Second, the Constitution provides no hint of what should be done in the event that this guarantee is not kept, so that in most cases it operates solely on a precatory basis. That approach makes relatively good sense. Since these provisions are not capable of direct enforcement in any obvious sense, then by all means do not enforce them selectively. It would be bizarre if the Florida Supreme Court decided to throw the entire state system into receivership because it failed systematically to reach the standards set for it. So why then police other breaches.
Unfortunately, the Florida Supreme Court did not absorb these lessons when it decided Bush v. Holmes. Instead the majority of the Court held that the demand for uniformity precluded any experimentation in state vouchers which would drain off money from public schools. That conclusion seems odd in the extreme. First, the general rule in Florida requires deference to the legislature, which surely makes sense in connection with these provisions that seek to mandate public services as opposed to protecting individual rights. Second, it is unclear just how much intervention its constitutional approach would require. Is a system of public schools “uniform” if it has different graduation requirements in different schools? Different courses offered to students? Different hours for the school day? Different salary scales or conditions of employment for teachers? The logic of the argument could go that far, but so long as a threat to the state monopoly is kept safely in the distance it won’t happened.
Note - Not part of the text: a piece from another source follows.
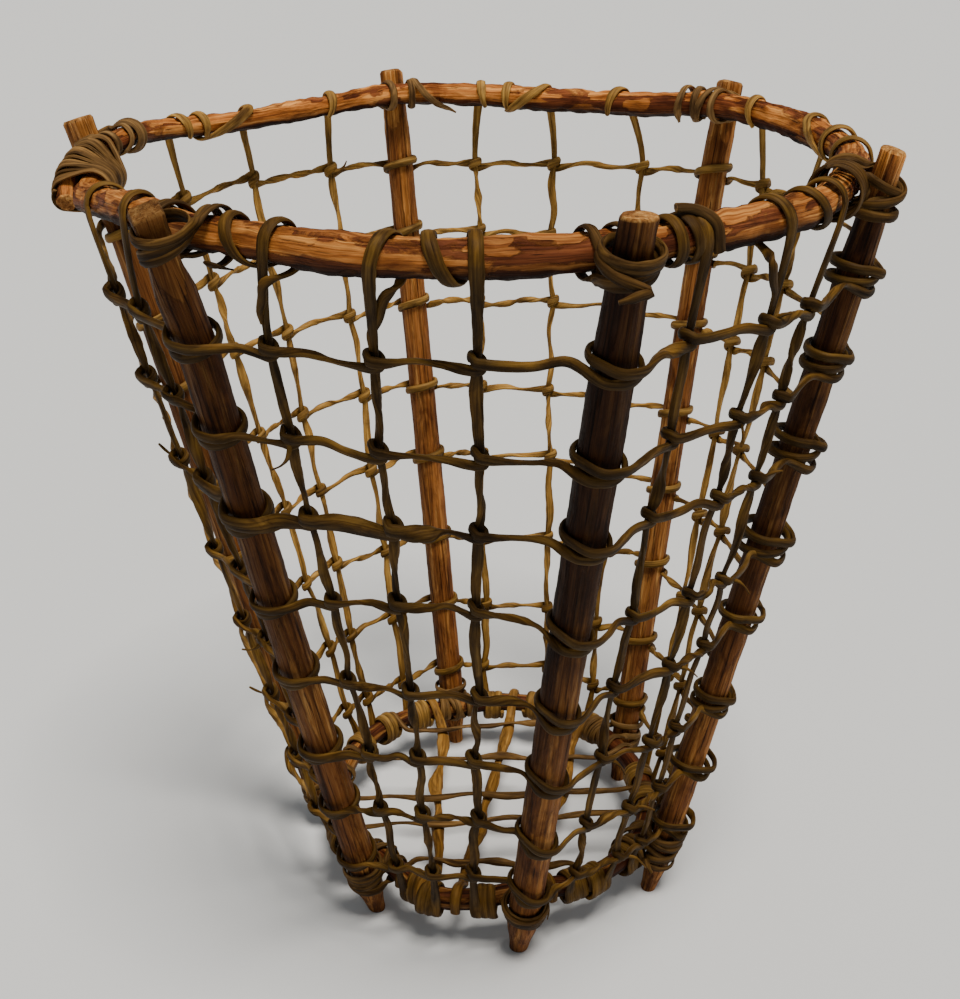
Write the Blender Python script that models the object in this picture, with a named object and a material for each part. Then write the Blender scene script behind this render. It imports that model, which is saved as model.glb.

…and to show how this was a partisan attack on vouchers by liberal judges, professor Epstein also gives this interesting commentary:
Worse still, there really was no need to insist on substantive uniformity in order to make sense of this provision. The United States Constitution contains two uniformity provisions in article I, Section 8, the first of which calls for uniform taxation and the second for uniform rules of naturalization and bankruptcy. In these contexts it is easier to supply rules with substantive uniformity than it is with educational services, even so the uniformity requirement has been held to demand at most geographical unity, which is easily satisfied by the this state-wide Florida program. And even on these geographical matters, the Supreme Court has held (more dubiously) that this requirement of uniformity allows for regional deviation from the uniform standard for reasons that meet the weak rational basis standard. Hence the windfall profit tax survived an exemption for Alaskan oil, and Amtrak did not have to operate uniformly on a nationwide basis. That geographical sense of uniformly could have been pounced on in the Florida case, but the federal analogies were not mentioned let alone discussed in either the majority or dissenting opinions.
Uniformity is ignored when it comes to liberals cherished government programs, but when it comes to poor minority kids getting a proper education, liberals fight to the end to prevent it.
He continues:
The last feature of Bush v. Holmes that is so distressing is its ready embrace of the story that the use of voucher programs necessary diverts needed resources from the public school system. That view of the world is hopelessly static, especially in connection with a constitutional provision that actually cares about efficiency and high quality education. Viewed dynamically, the removal of children from public schools has at least two effects above and beyond the simple diversion of resources. The first of these is that it reduces the obligations of the public school systems, especially when the per pupil cost of education within the state system is higher than the cost of education within the public system, as I suspect it is in Florida. What is so horrible about a higher level of funds on a per capita basis for the students left behind. In addition, the private school options, secular or religious, injects a measure of competition. The public school teachers and their unions now realize that they are in competition with a nameless set of some and versatile institutions that they cannot control with the drop of a hat. The only way they can maintain their market share is to provide, as the Florida Constitution requires, a high quality education in an efficient fashion.
For all its blunders, Bush v. Holmes has this silver lining. It is likely that this decision will be followed in other states whose constitutions contain similar language. Too bad that this won’t help the hundreds of kids who deserve better than being trapped in state run system that has proved itself, even after strenuous efforts of Jeb Bush, to be so unresponsive to its needs.
As the Wall Street Journal wrote on the anniversary of Martin Luther King Jr, “Today it’s liberal Democrats who stand in the schoolhouse door”.